- Location: Rusk and Chippewa Counties, Wisconsin
- Coordinates: 45°17′28″N 91°27′29″W﻿ / ﻿45.291°N 91.458°W
- Type: lake
- Surface area: 256 acres (104 ha)
- Max. depth: 106 feet (32 m)
- Surface elevation: 1,101 feet (336 m)

= Pine Lake (Rusk County, Wisconsin) =

Pine Lake is a lake in Rusk and Chippewa Counties, Wisconsin. It has a surface area of 256 acre and is surrounded by a forest. The maximum depth of the lake is 106 ft. Pine Lake is at an elevation of 1101 ft. The bottom of the lake is 50% sand, 30% gravel, 15% rock, and 5% muck. Pine Lake is a seepage lake, it's spring fed with only one outlet. Its water mostly from precipitation or runoff.
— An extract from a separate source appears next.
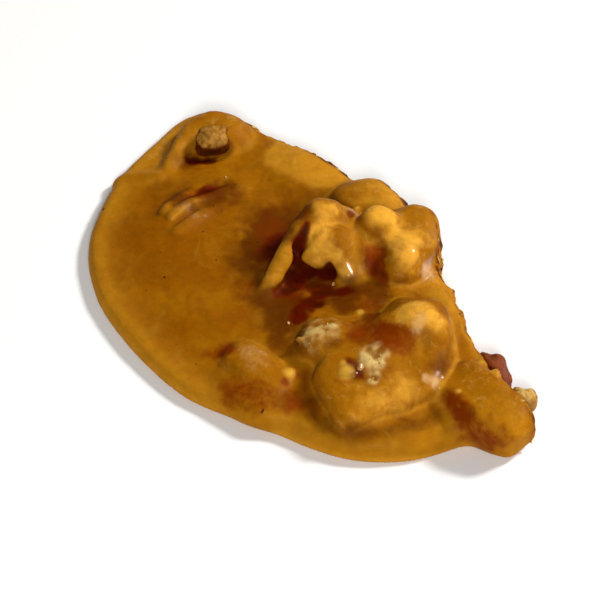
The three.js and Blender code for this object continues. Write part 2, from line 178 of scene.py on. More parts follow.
# Where the candy's tone changes, some of it painted light and shade: place, radius and strength.
# Paler candy over the pecans, and painted light on the lit tops and faces of the lumps.
PALE_AND_LIT = [
    # the tall pecan's face, its spur, its crown and its right flank
    (-1.8, -11.2, 11.8, 3.0, 1.0), (1.4, -11.2, 9.8, 2.4, 0.9), (4.0, -10.3, 8.6, 1.8, 0.8),
    (-5.2, -8.4, 14.6, 2.6, 0.6), (-3.0, -7.2, 13.8, 2.4, 0.5),
    # the fin's foot and middle
    (-3.2, -20.4, 7.6, 1.8, 0.3),
    # the cluster
    (1.6, -1.2, 14.2, 3.8, 0.9), (6.8, -1.0, 12.6, 2.8, 0.85), (9.0, -2.0, 12.6, 3.2, 0.75),
    (11.0, -1.6, 11.8, 2.6, 0.5),
    (8.8, 1.8, 12.4, 2.6, 0.55), (10.8, -3.6, 11.4, 2.2, 0.4),
    # the large pecan's nub, and its back
    (22.8, -9.8, 13.2, 3.4, 0.7), (25.4, -8.8, 12.4, 2.6, 0.6), (20.8, -11.6, 12.4, 2.8, 0.8),
    (30.5, -19.5, 7.8, 4.6, 0.4), (29.5, -26.0, 7.2, 5.0, 0.3), (29, -22.5, 7.6, 7.0, 0.2),
    # the low pecan, the tip, the half-sunk sliver
    (7, -32.3, 6.6, 3.2, 0.25), (11.6, -32.6, 6.4, 2.4, 0.15), (-1.8, -12.8, 9.0, 2.2, 0.5),
    (45.6, -8.4, 7.2, 2.6, 0.2), (-27.2, -22.4, 6.1, 1.6, 0.15), (-24.6, -13.2, 5.6, 1.8, 0.2),
    (13.6, -4.2, 9, 3.0, 0.35),
]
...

Because of this, water levels tend to fluctuate seasonally.

== Wildlife ==
Largemouth bass are the most common fish in the lake, which also contains panfish and northern pike in smaller quantities. Loons, turtles, snakes, beavers, bears, deer, chipmunks, and rabbits are also found in the surrounding area.

== Homes ==
Pine Lake has houses on about half its shoreline, with about 40 houses near the lake. The houses were built by a few men from Chicago who bought the land.